** start **

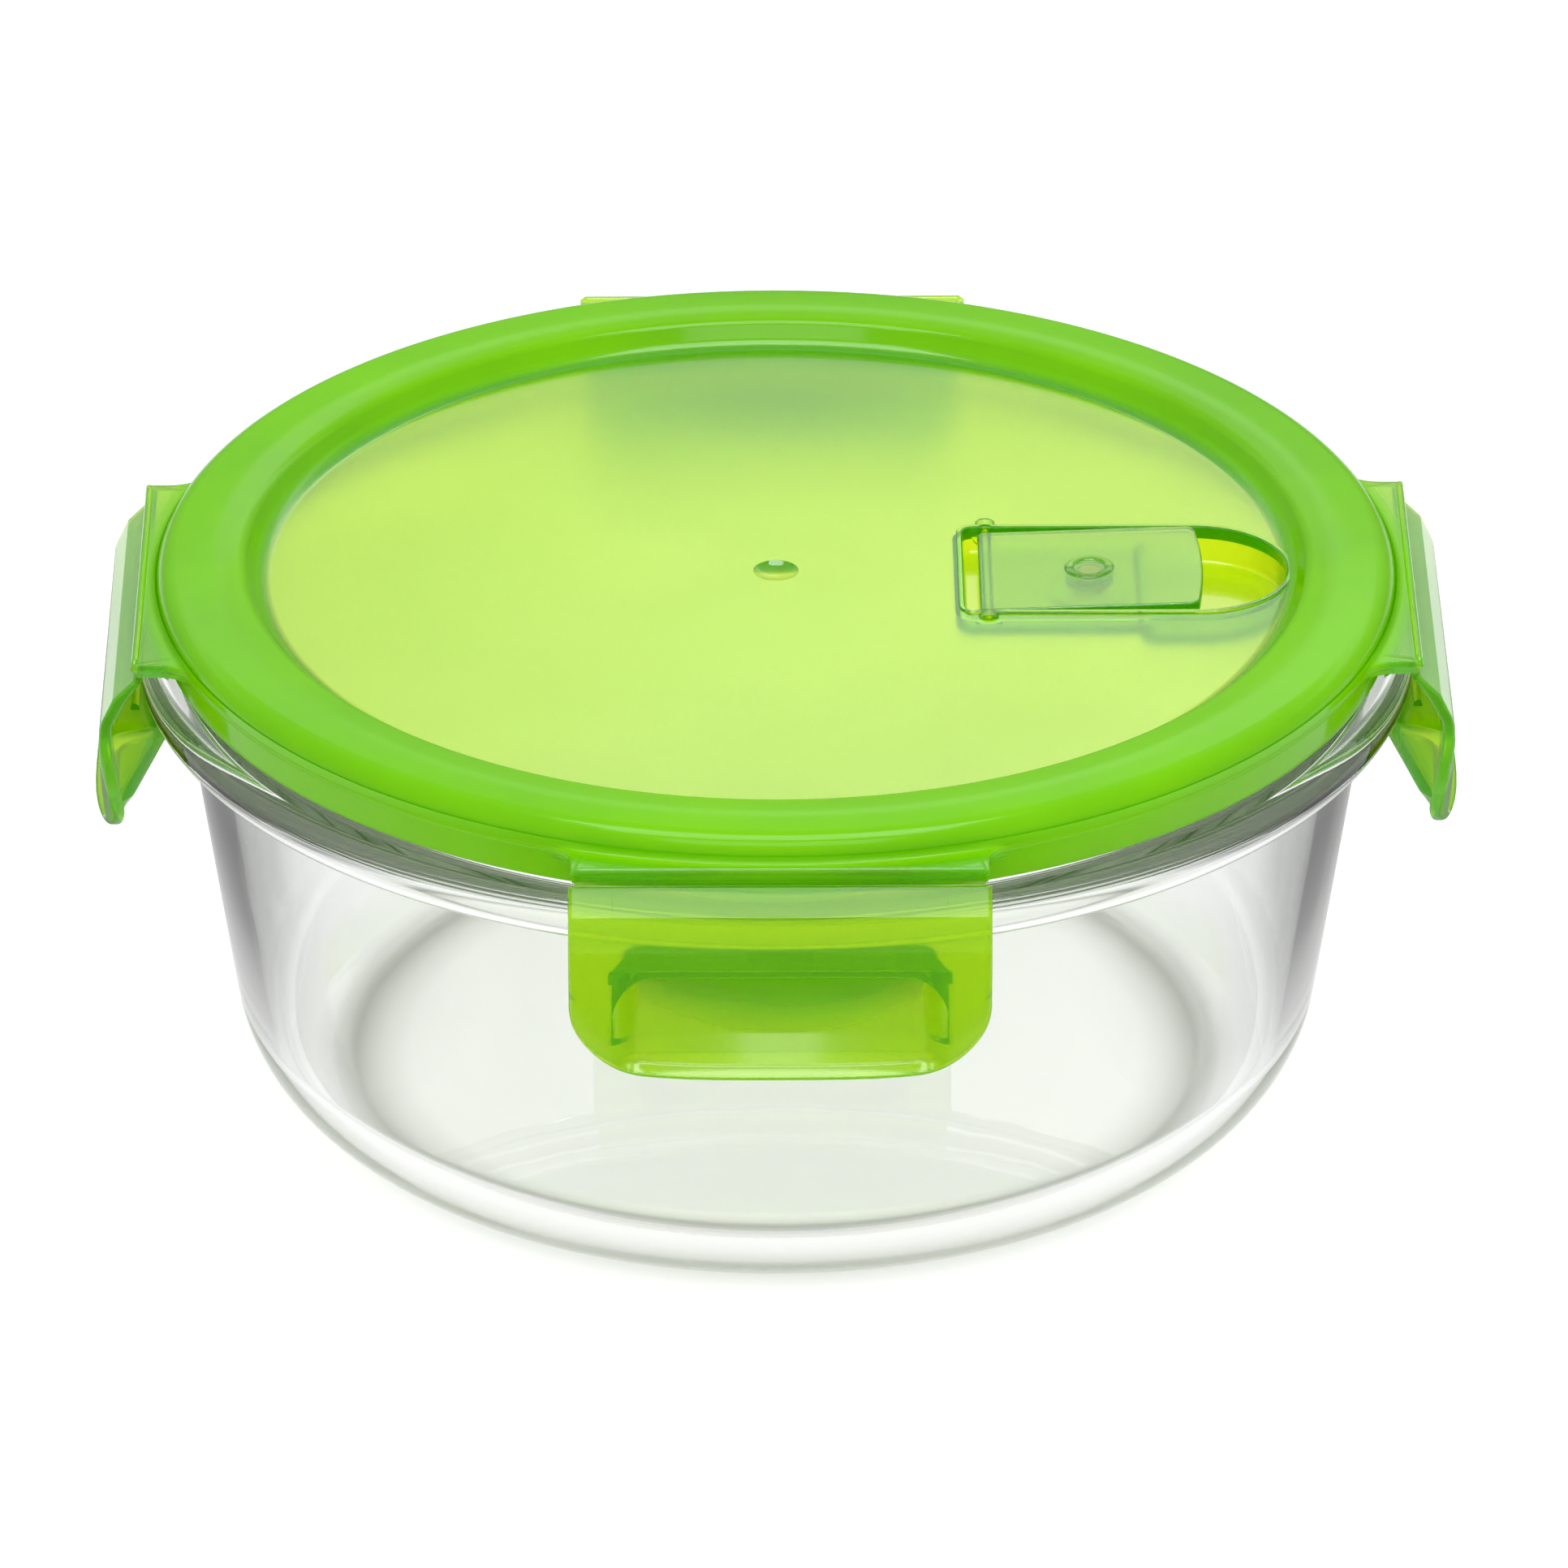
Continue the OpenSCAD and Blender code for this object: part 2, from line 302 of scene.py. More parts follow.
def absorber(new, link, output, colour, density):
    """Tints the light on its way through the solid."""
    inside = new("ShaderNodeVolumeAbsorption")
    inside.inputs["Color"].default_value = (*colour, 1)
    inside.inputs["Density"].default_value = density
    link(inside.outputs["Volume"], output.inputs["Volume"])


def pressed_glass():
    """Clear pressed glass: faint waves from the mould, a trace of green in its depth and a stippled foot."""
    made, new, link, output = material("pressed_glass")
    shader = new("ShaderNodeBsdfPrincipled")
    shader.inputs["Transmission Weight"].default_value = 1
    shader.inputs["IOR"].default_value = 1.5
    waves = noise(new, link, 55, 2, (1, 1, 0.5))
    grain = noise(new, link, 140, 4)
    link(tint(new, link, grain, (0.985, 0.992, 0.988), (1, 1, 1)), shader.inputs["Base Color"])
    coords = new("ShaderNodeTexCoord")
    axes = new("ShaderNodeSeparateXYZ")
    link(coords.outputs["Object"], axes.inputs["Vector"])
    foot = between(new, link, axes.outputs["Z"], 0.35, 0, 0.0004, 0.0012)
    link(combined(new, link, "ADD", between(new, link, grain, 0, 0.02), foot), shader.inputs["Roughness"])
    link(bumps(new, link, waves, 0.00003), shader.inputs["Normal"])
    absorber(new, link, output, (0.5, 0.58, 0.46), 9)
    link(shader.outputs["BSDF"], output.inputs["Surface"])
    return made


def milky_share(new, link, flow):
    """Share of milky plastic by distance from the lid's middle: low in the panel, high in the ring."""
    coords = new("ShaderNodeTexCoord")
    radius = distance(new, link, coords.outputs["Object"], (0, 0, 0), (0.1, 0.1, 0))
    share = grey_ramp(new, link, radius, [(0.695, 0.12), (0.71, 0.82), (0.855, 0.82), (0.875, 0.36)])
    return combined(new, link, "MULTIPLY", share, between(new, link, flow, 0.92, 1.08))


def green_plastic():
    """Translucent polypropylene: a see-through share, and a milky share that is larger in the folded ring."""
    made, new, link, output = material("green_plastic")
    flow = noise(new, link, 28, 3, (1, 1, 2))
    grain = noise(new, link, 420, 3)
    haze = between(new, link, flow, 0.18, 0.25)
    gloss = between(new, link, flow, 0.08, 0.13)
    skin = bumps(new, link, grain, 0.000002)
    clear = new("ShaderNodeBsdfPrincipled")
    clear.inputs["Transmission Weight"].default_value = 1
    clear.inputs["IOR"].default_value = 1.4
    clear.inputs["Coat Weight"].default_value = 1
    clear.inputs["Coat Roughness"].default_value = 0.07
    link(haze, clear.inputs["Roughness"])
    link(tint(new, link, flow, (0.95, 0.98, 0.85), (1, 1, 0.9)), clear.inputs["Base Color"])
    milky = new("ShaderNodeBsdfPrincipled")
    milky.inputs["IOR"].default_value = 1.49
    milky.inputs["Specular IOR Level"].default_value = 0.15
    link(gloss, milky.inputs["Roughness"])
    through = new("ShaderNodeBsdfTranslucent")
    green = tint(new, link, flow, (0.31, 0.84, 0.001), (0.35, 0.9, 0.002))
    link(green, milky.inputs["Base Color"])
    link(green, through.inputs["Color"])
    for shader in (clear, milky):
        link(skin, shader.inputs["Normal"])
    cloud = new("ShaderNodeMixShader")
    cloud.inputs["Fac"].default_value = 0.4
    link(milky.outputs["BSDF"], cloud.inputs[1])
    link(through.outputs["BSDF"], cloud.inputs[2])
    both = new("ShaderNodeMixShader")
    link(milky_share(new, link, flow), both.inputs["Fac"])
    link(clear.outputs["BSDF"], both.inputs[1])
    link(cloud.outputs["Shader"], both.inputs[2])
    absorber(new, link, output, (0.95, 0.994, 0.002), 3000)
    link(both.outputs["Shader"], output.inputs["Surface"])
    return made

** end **

Exercise directions -> Reproduce the material in full, with no word added or dropped.

Expected answer ->
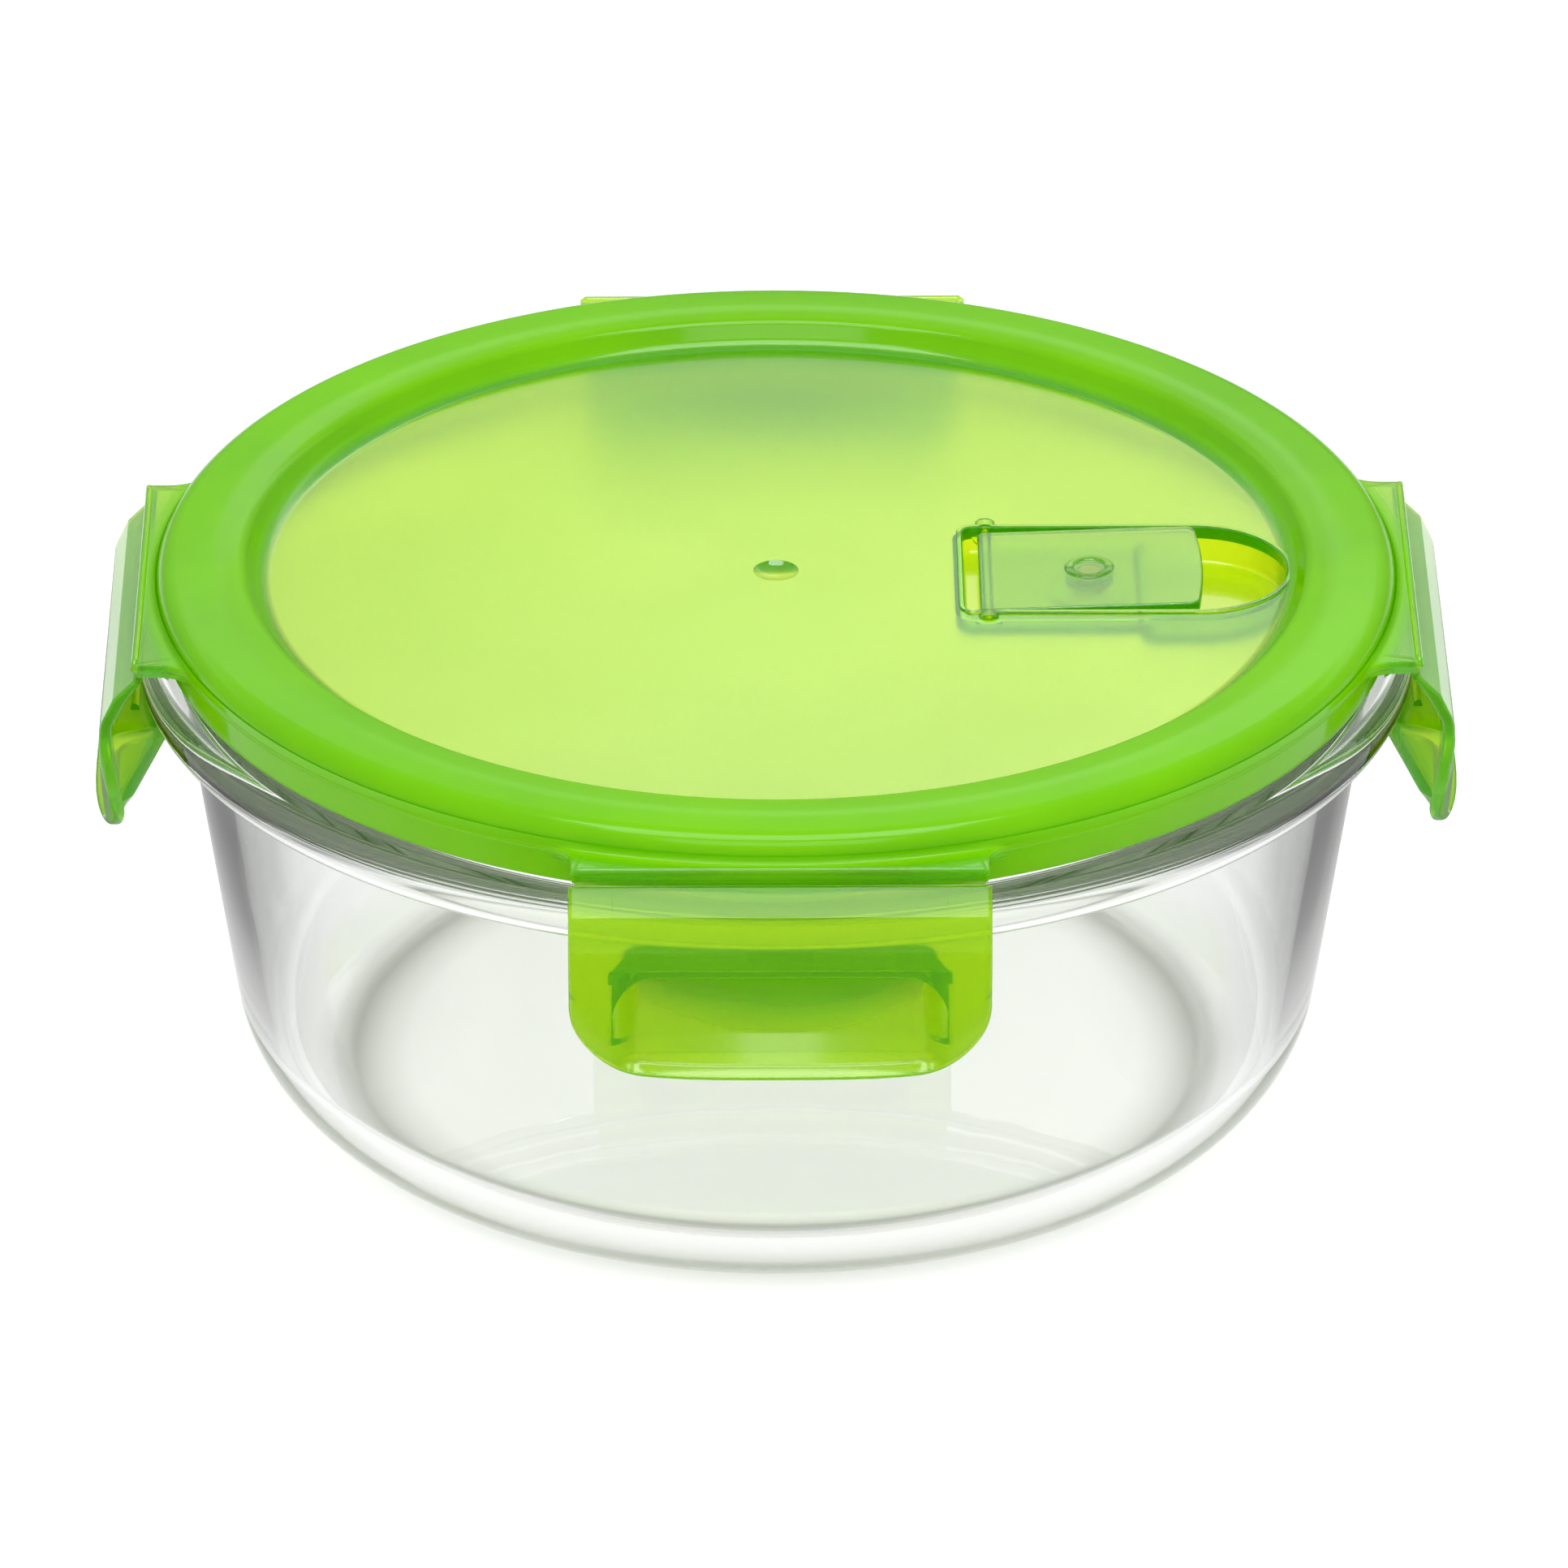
Continue the OpenSCAD and Blender code for this object: part 2, from line 302 of scene.py. More parts follow.
def absorber(new, link, output, colour, density):
    """Tints the light on its way through the solid."""
    inside = new("ShaderNodeVolumeAbsorption")
    inside.inputs["Color"].default_value = (*colour, 1)
    inside.inputs["Density"].default_value = density
    link(inside.outputs["Volume"], output.inputs["Volume"])


def pressed_glass():
    """Clear pressed glass: faint waves from the mould, a trace of green in its depth and a stippled foot."""
    made, new, link, output = material("pressed_glass")
    shader = new("ShaderNodeBsdfPrincipled")
    shader.inputs["Transmission Weight"].default_value = 1
    shader.inputs["IOR"].default_value = 1.5
    waves = noise(new, link, 55, 2, (1, 1, 0.5))
    grain = noise(new, link, 140, 4)
    link(tint(new, link, grain, (0.985, 0.992, 0.988), (1, 1, 1)), shader.inputs["Base Color"])
    coords = new("ShaderNodeTexCoord")
    axes = new("ShaderNodeSeparateXYZ")
    link(coords.outputs["Object"], axes.inputs["Vector"])
    foot = between(new, link, axes.outputs["Z"], 0.35, 0, 0.0004, 0.0012)
    link(combined(new, link, "ADD", between(new, link, grain, 0, 0.02), foot), shader.inputs["Roughness"])
    link(bumps(new, link, waves, 0.00003), shader.inputs["Normal"])
    absorber(new, link, output, (0.5, 0.58, 0.46), 9)
    link(shader.outputs["BSDF"], output.inputs["Surface"])
    return made


def milky_share(new, link, flow):
    """Share of milky plastic by distance from the lid's middle: low in the panel, high in the ring."""
    coords = new("ShaderNodeTexCoord")
    radius = distance(new, link, coords.outputs["Object"], (0, 0, 0), (0.1, 0.1, 0))
    share = grey_ramp(new, link, radius, [(0.695, 0.12), (0.71, 0.82), (0.855, 0.82), (0.875, 0.36)])
    return combined(new, link, "MULTIPLY", share, between(new, link, flow, 0.92, 1.08))


def green_plastic():
    """Translucent polypropylene: a see-through share, and a milky share that is larger in the folded ring."""
    made, new, link, output = material("green_plastic")
    flow = noise(new, link, 28, 3, (1, 1, 2))
    grain = noise(new, link, 420, 3)
    haze = between(new, link, flow, 0.18, 0.25)
    gloss = between(new, link, flow, 0.08, 0.13)
    skin = bumps(new, link, grain, 0.000002)
    clear = new("ShaderNodeBsdfPrincipled")
    clear.inputs["Transmission Weight"].default_value = 1
    clear.inputs["IOR"].default_value = 1.4
    clear.inputs["Coat Weight"].default_value = 1
    clear.inputs["Coat Roughness"].default_value = 0.07
    link(haze, clear.inputs["Roughness"])
    link(tint(new, link, flow, (0.95, 0.98, 0.85), (1, 1, 0.9)), clear.inputs["Base Color"])
    milky = new("ShaderNodeBsdfPrincipled")
    milky.inputs["IOR"].default_value = 1.49
    milky.inputs["Specular IOR Level"].default_value = 0.15
    link(gloss, milky.inputs["Roughness"])
    through = new("ShaderNodeBsdfTranslucent")
    green = tint(new, link, flow, (0.31, 0.84, 0.001), (0.35, 0.9, 0.002))
    link(green, milky.inputs["Base Color"])
    link(green, through.inputs["Color"])
    for shader in (clear, milky):
        link(skin, shader.inputs["Normal"])
    cloud = new("ShaderNodeMixShader")
    cloud.inputs["Fac"].default_value = 0.4
    link(milky.outputs["BSDF"], cloud.inputs[1])
    link(through.outputs["BSDF"], cloud.inputs[2])
    both = new("ShaderNodeMixShader")
    link(milky_share(new, link, flow), both.inputs["Fac"])
    link(clear.outputs["BSDF"], both.inputs[1])
    link(cloud.outputs["Shader"], both.inputs[2])
    absorber(new, link, output, (0.95, 0.994, 0.002), 3000)
    link(both.outputs["Shader"], output.inputs["Surface"])
    return made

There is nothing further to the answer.